Adjoining the NW pavilion is a relatively modern and open-fronted garden loggia with a glazed roof supported on a system of timber posts and dwarf walls. In front of the loggia is a baluster-shafted octagonal sundial of red sandstone dated 1803 at the foot; the brass dial is by Adie and Son, In the loggia and the gardens to the SW of the house there are several stone fragments which have been collected from various parts of the Colonsay estate, including Cill Chaitriona. These include two pairs of large millstones, portions of a number of smaller quern-stones, a knocking-stone, freestone dressings that now serve as kerbstones for a garden path, part of a socketed capital decorated with egg-and-dart ornament, and a cross-fragment of Early Christian date (RCAHMS 1984 No.349).

TOBAR ODHRAIN (NR39NE 3.08).

This well, which is evidently dedicated to St Oran, is situated within the garden of Colonsay House about 90m E of the main block of the house.

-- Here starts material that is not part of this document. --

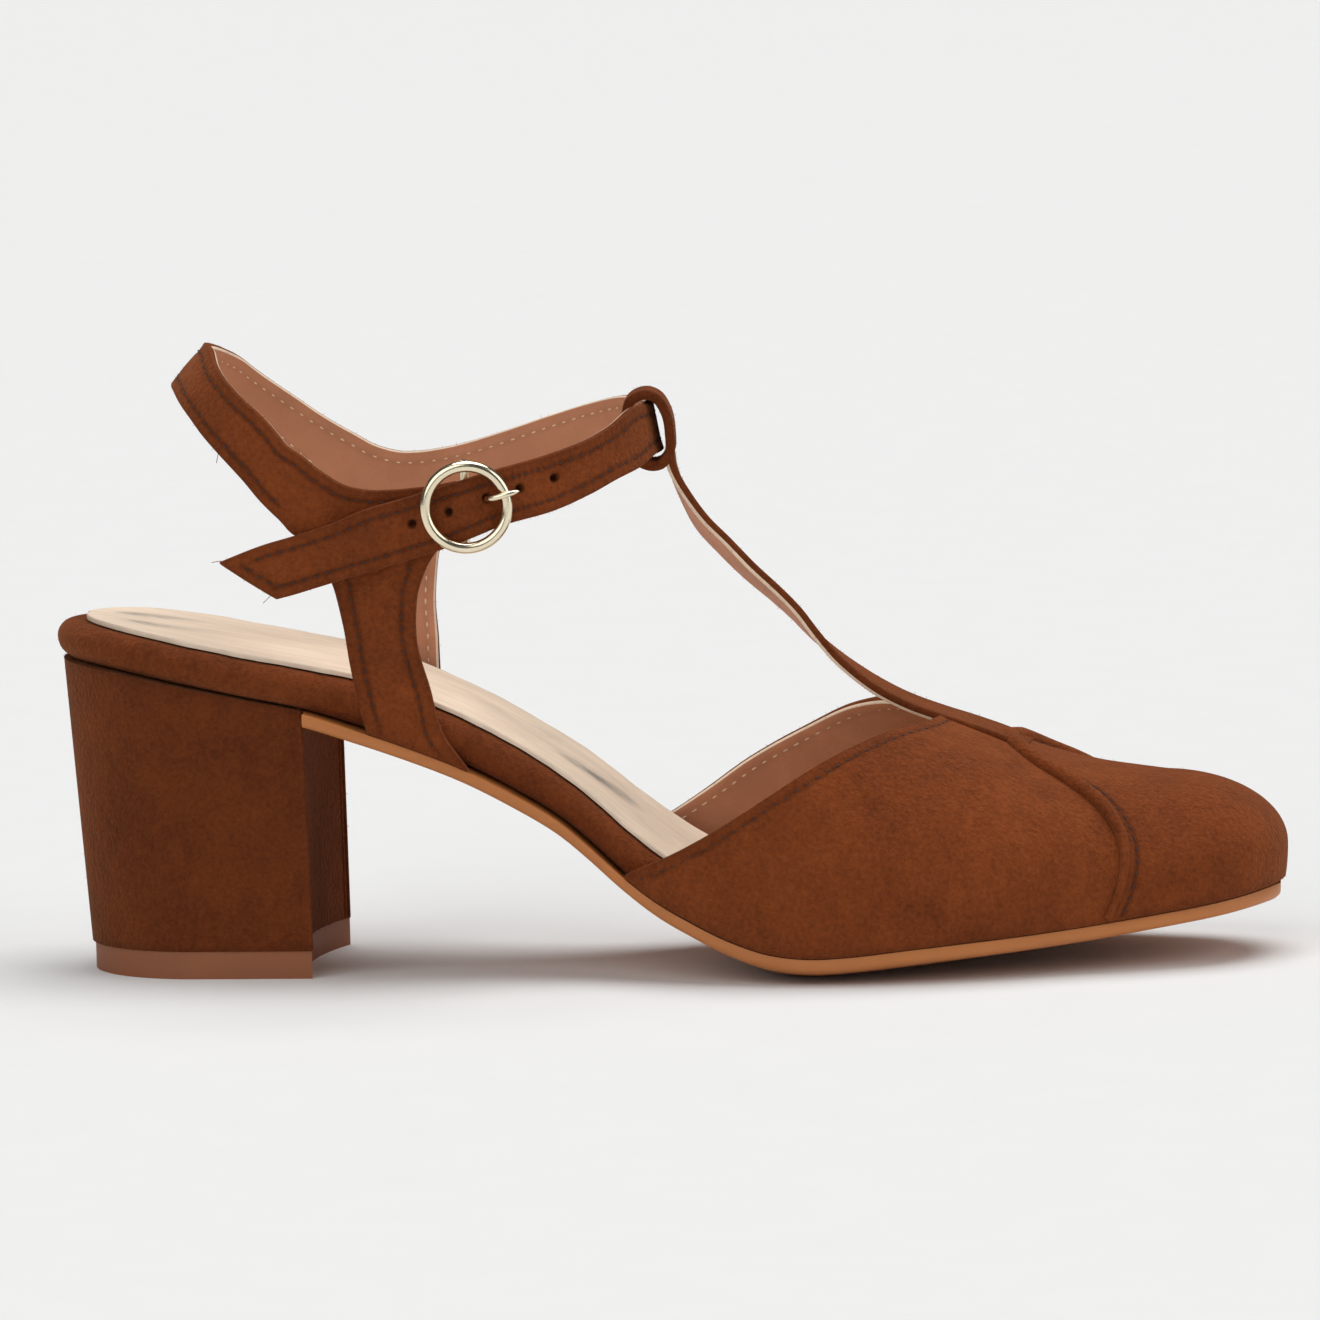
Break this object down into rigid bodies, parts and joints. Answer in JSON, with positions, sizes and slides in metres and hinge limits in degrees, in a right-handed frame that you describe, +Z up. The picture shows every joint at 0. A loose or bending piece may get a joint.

The well-chamber which is approached from the NNE by a short flight of stone steps, is about 0.6m in diameter and approximately 1m in height over all. It is constructed of coursed and mortared rubble masonry and is capped by a runner millstone measuring 0.75m in diameter and 0.1m in maximum thickness; a stone fragment shaped by natural weathering has been placed above the eye of the millstone. A cruciform stone of Early Christian date from Riasg Buidhe (see NR49NW 8.01) has been re-erected immediately E of the well.